I suggest that all rental accommodation be designated as such for mortgage purposes. That the mortgage is adjusted to extend over, say a 120yr period (reasonable lifetime of a well-built house without need for major structural repairs).
This would drop the mortgage repayments on the property by a significant amount. In return, the landlord is restricted from charging a rent that would exceed the mortgage repayment plus, say 33%.

After 40yrs, the landlord retires and sells the property. Either to private home-owners who take on their own mortgage, or to another landlord who then continues the second 40yr phase of the 120yr mortgage designated for rent.

This would offer a real affordable alternative to home-ownership and provide tenants with affordable priced rental accommodation.

I hope this makes sense notwithstanding some obvious omission or misunderstanding.
 
The country is headed for a brick wall socially and politically.

Agree with this. We currently have the very definition of a "perfect storm."

Housing-For-All meets Ireland-For-All.

While most of the suggestions above have merit, the rate of population increase is simply staggering, unprecedented and shows little sign of slowing down....

We truly are at breaking point and nothing less than dramatic changes in policy will resolve it - and even then that'll only have an affect in the long term. (The fact that official "homeless" figures are so low given the wider context is an impressive achievement - albeit an expensive one.)

We all know this instinctively but the only way to make even small progress is to radically reduce demand. Nothing else will work...
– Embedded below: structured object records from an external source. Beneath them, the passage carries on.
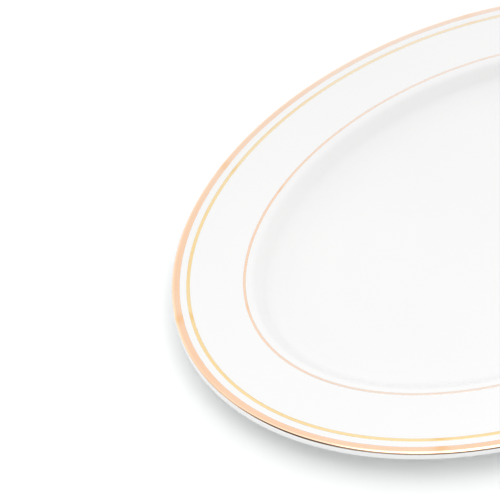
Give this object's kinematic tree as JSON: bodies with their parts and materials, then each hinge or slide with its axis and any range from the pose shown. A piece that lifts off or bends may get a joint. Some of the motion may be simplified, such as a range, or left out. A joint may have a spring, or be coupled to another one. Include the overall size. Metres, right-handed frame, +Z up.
{
  "type": "serving platter",
  "caption": "Oval white glazed china serving platter with a broad rim, a shallow flat well, a foot ring and gilt lines on the rim.",
  "frame": {"origin": "on the table under the middle of the platter", "axes": "+X along the platter's length, +Z up out of the well"},
  "size_m": [0.356, 0.265, 0.022],
  "materials": {
    "biscuit_china": "matte",
    "white_glaze": "gloss",
    "rose_gold": "polished",
    "yellow_gold": "polished"
  },
  "bodies": {
    "root": {"china_body": "biscuit_china", "glaze_coat": "white_glaze", "foot_recess_glaze": "white_glaze", "edge_gilding": "rose_gold", "inner_gold_line": "yellow_gold", "verge_gold_line": "rose_gold"}
  },
  "joints": []
}
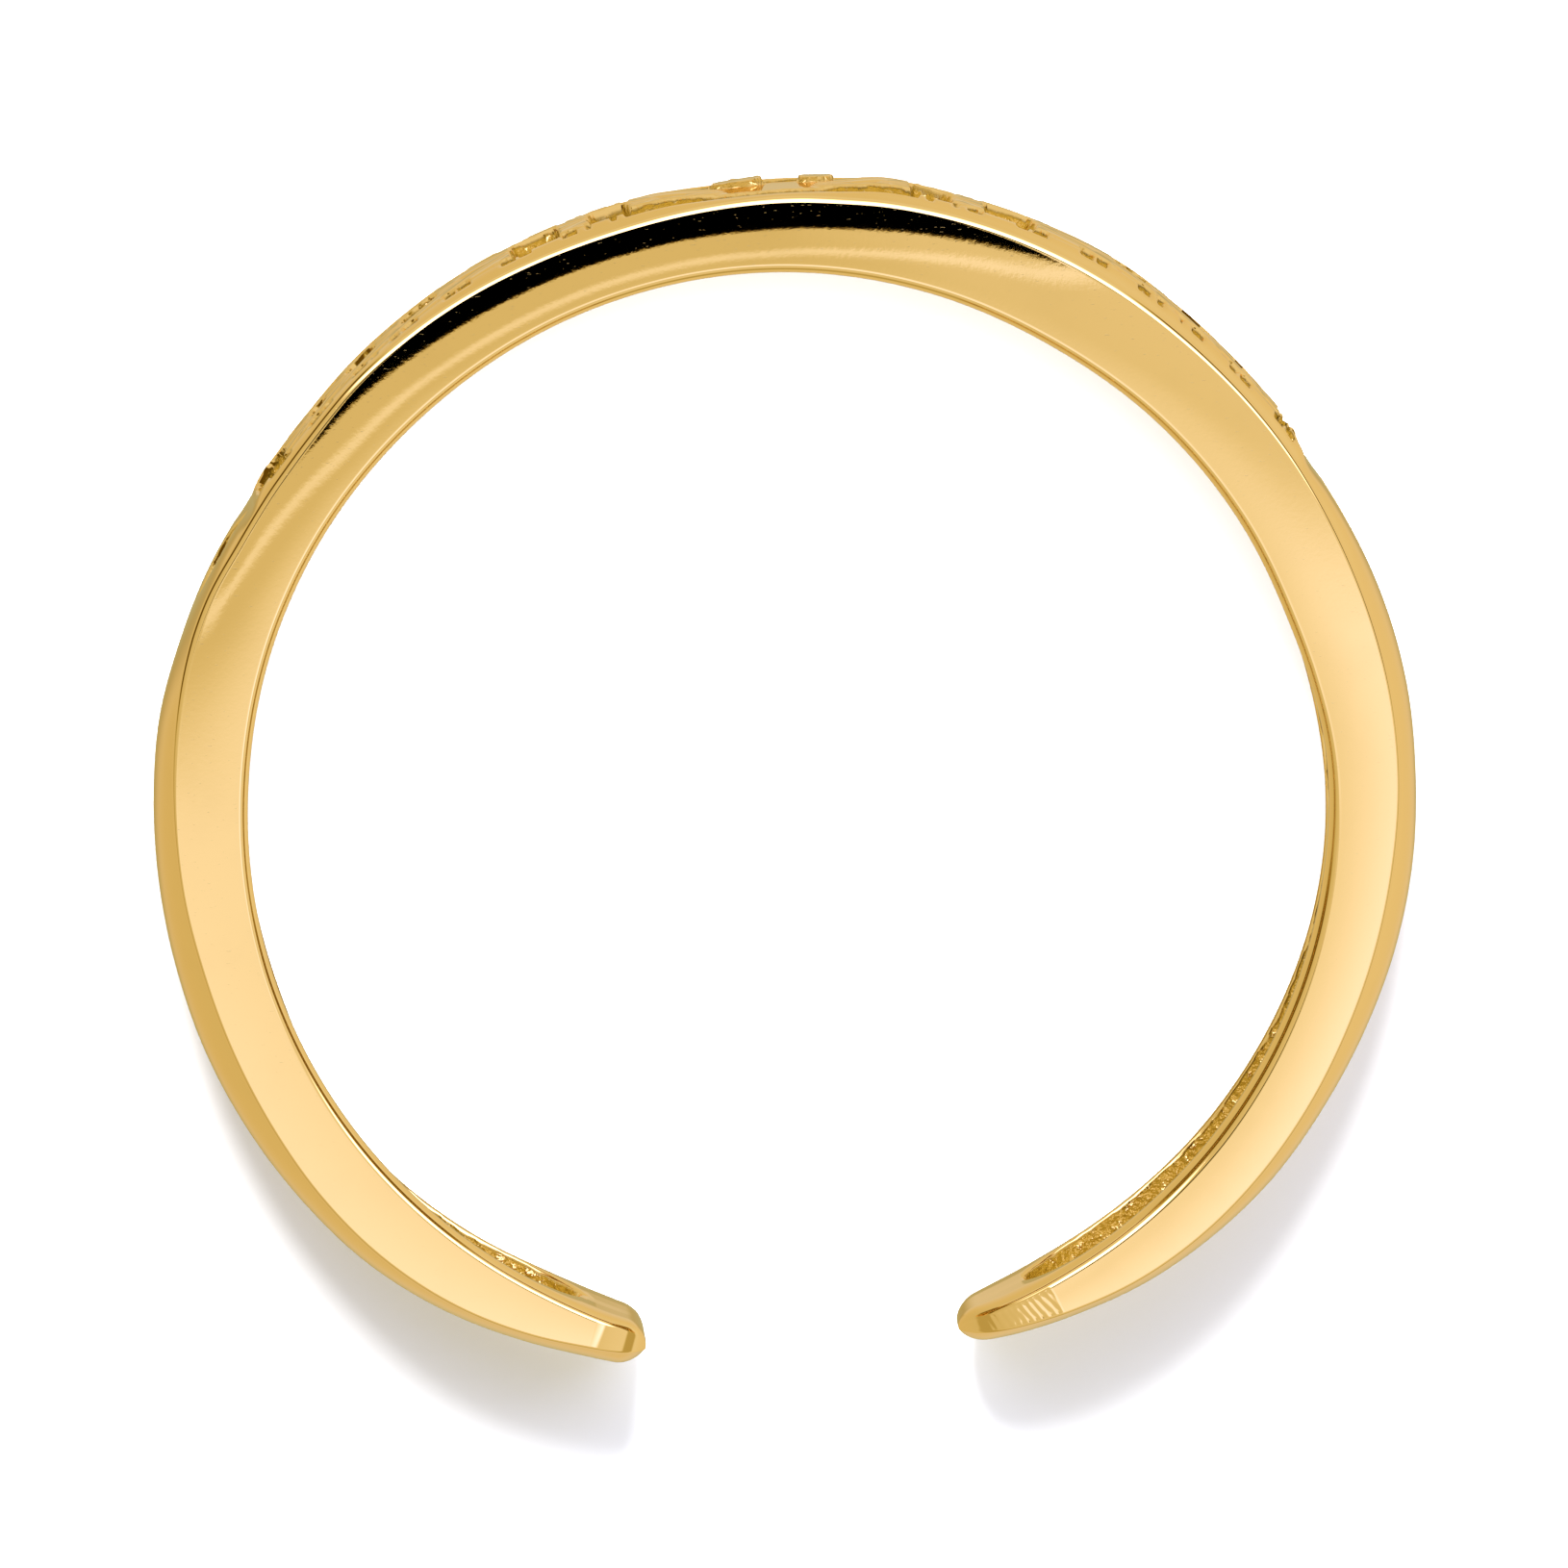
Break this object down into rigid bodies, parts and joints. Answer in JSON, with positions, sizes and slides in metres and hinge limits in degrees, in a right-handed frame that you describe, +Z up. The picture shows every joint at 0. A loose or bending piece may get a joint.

“Earlier this year, Davy published a report stating that 93,000 homes a year would need to be built every year between now and 2031 in order to meet the current housing deficit, pent up demand and population growth,” he said.

“And with experts saying only around 30,000 new units will be built in 2025, then that deficit is growing – so from 2026 onwards 105,000 new houses and apartments would need to be built per year."
 
"Ireland’s population is increasing at a higher rate than the country’s housing stock.
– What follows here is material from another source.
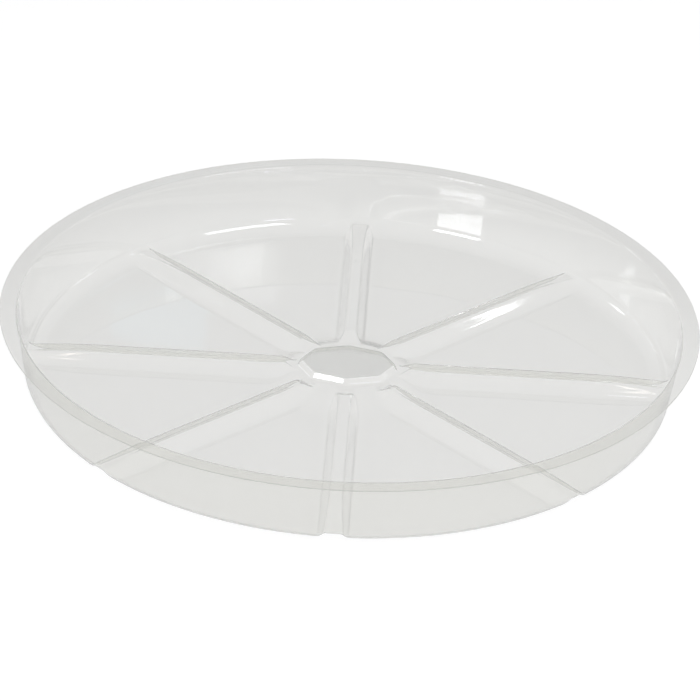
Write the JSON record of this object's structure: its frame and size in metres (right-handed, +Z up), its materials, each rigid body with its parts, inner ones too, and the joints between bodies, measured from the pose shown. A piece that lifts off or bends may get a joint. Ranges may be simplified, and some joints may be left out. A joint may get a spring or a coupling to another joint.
{
  "type": "plant saucer",
  "caption": "Round clear saucer for a flower pot, with a flat rim, a leaning wall and raised ribs that meet at a plate in the middle of the floor.",
  "frame": {"origin": "on the ground under the centre of the round floor", "axes": "+Z up, out of the open side of the saucer; +X along a rib and along the long way of the middle plate; +Y away from the camera of the picture"},
  "size_m": [0.406, 0.406, 0.043],
  "materials": {
    "clear_sheet": "clear gloss sheet, vacuum formed"
  },
  "bodies": {
    "root": {"saucer_shell": "clear_sheet"}
  },
  "joints": []
}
In the last three years, the Irish population has increased by 208,600; however, between 2022 and 2024, 92,706 new homes were built."
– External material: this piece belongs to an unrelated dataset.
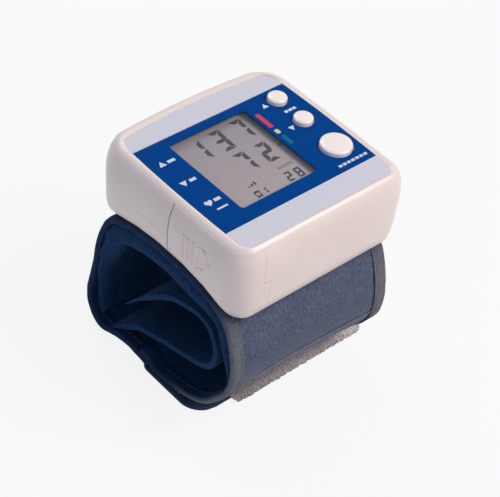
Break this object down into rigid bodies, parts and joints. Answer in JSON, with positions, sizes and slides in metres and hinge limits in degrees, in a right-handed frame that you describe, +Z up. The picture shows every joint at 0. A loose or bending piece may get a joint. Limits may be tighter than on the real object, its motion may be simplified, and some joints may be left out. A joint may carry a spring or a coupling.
{
  "type": "wrist blood pressure monitor",
  "caption": "Wrist blood pressure monitor: a rounded display housing with three keys on a wrapped fabric cuff, with its battery bay, pump, valve and sensor inside.",
  "frame": {"origin": "middle of the footprint on the surface that the monitor stands on", "axes": "+Z up through the display, +X to the right along the wrist and the text lines, +Y to the rear, away from the reader"},
  "size_m": [0.0717, 0.0729, 0.0798],
  "materials": {
    "white_abs": "satin moulded ABS",
    "key_abs": "smooth moulded ABS",
    "silver_plate": "pale silver blue print on a plastic plate",
    "blue_panel": "blue printed film",
    "clear_lens": "clear acrylic",
    "display_glass": "grey reflective display glass",
    "dark_plastic": "dark moulded plastic",
    "natural_plastic": "natural moulded plastic",
    "board_green": "solder mask on glass epoxy board",
    "steel": "plated steel",
    "cell_can": "printed cell jacket",
    "silicone": "translucent silicone tube",
    "bladder_film": "welded polyurethane film",
    "loop_fabric": "brushed nylon loop fabric",
    "lining_fabric": "smooth nylon knit",
    "binding_tape": "folded nylon tape, stitched",
    "hook_fabric": "moulded nylon hook tape"
  },
  "bodies": {
    "monitor": {"upper_case": "white_abs", "lower_case": "white_abs", "face_plate": "silver_plate", "control_panel": "blue_panel", "display_window": "clear_lens", "start_stop_switch": "dark_plastic", "memory_up_switch": "dark_plastic", "memory_down_switch": "dark_plastic", "lcd_glass": "display_glass", "lcd_frame": "dark_plastic", "lcd_contact_strip": "dark_plastic", "main_board": "board_green", "processor_chip": "dark_plastic", "pressure_sensor": "natural_plastic", "buzzer": "dark_plastic", "cell_left": "cell_can", "cell_right": "cell_can", "cell_contact_left": "steel", "cell_contact_right": "steel", "cell_bridge": "steel", "pump_motor": "steel", "pump_head": "natural_plastic", "air_manifold": "natural_plastic", "air_nipple": "natural_plastic", "pump_hose": "silicone", "valve_hose": "silicone", "release_valve": "steel", "screw_rear_left": "steel", "screw_rear_right": "steel", "screw_front_right": "steel", "screw_front_middle": "steel", "cuff_wrap": "loop_fabric", "edge_binding_left": "binding_tape", "edge_binding_right": "binding_tape", "cuff_curler": "natural_plastic", "air_bladder": "bladder_film", "cuff_lining": "lining_fabric", "inner_flap": "lining_fabric"},
    "start_stop_button": {"start_stop_button": "key_abs"},
    "memory_up_button": {"memory_up_button": "key_abs"},
    "memory_down_button": {"memory_down_button": "key_abs"},
    "battery_cover": {"battery_cover": "white_abs"},
    "closure_strap": {"closure_strap": "binding_tape", "hook_tape": "hook_fabric"},
    "pump_shaft": {"pump_shaft": "steel"},
    "valve_plunger": {"valve_plunger": "steel"}
  },
  "joints": [
    {"name": "start_stop_press", "type": "slide", "parent": "monitor", "child": "start_stop_button", "axis": [0, 0, -1], "range_m": [0, 0.0006], "stiffness_N_per_m": 250},
    {"name": "memory_up_press", "type": "slide", "parent": "monitor", "child": "memory_up_button", "axis": [0, 0, -1], "range_m": [0, 0.0006], "stiffness_N_per_m": 250},
    {"name": "memory_down_press", "type": "slide", "parent": "monitor", "child": "memory_down_button", "axis": [0, 0, -1], "range_m": [0, 0.0006], "stiffness_N_per_m": 250},
    {"name": "battery_cover_slide", "type": "slide", "parent": "monitor", "child": "battery_cover", "axis": [0, -1, 0], "range_m": [0, 0.038]},
    {"name": "closure_strap_peel", "type": "hinge", "parent": "monitor", "child": "closure_strap", "pos_m": [0, 0.0072, 0.0017], "axis": [1, 0, 0], "range_deg": [0, 80]},
    {"name": "pump_shaft_spin", "type": "hinge", "parent": "monitor", "child": "pump_shaft", "pos_m": [0.0065, 0.021, 0.0629], "axis": [1, 0, 0], "continuous": true},
    {"name": "valve_plunger_travel", "type": "slide", "parent": "monitor", "child": "valve_plunger", "axis": [-1, 0, 0], "range_m": [0, 0.001], "stiffness_N_per_m": 60}
  ]
}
Interesting, but worth noting:

In 2022, there were on average 2.74 people per private household. This is a small decrease compared with the 2016 average, which stood at 2.75. In 2011, there were on average 2.73 people per private household. - www.cso.ie

92,706 new units accommodates, on average, 254,014 persons. This leaves a pressure of 45,414 not in the average household.

I would have thought however, with the housing crisis, that the average size of private household would have increased significantly more between 2011 and 2025.

 
I hope this makes sense notwithstanding some obvious omission or misunderstanding.

By doing this your potentially improving the monthly funding cost of the underlying investment and that can improve its attractiveness for sure.

However linking the max rent to 33% over mortgage payments is a version of price controls in another form - while it also exposes rents in Ireland to mortgage like interest rate fluctuations which is not something policy makers would be eager sign up for I think. Already the household cashflows of so many are tied to ECB rates not a good macroeconomic idea to take the renting population and expose them their household cashflows to ECB rates too.

The answer like so many things is to quit with the artificial manipulation of price & price signals and focus on ensuring there is robust & dynamic competition in the building sector with adequate resources (zoned serviced land & skilled labor) available to deliver 60,000 homes p/a....and then get the hell out of the way and let the private sector at it in terms of the provision of private homes & private investors at it in terms of the provision and price at which they would rent homes to the private sector. I keep saying private sector as I do believe there is a place for government in the provision of accommodation to those for whom their purchasing power does not allow them to acquire a home in the private market.....these two markets need to be bifurcated ASAP even that is probably a decade long problem....it is insanity that so many HAP supported tenants compete with private tenants for the same units.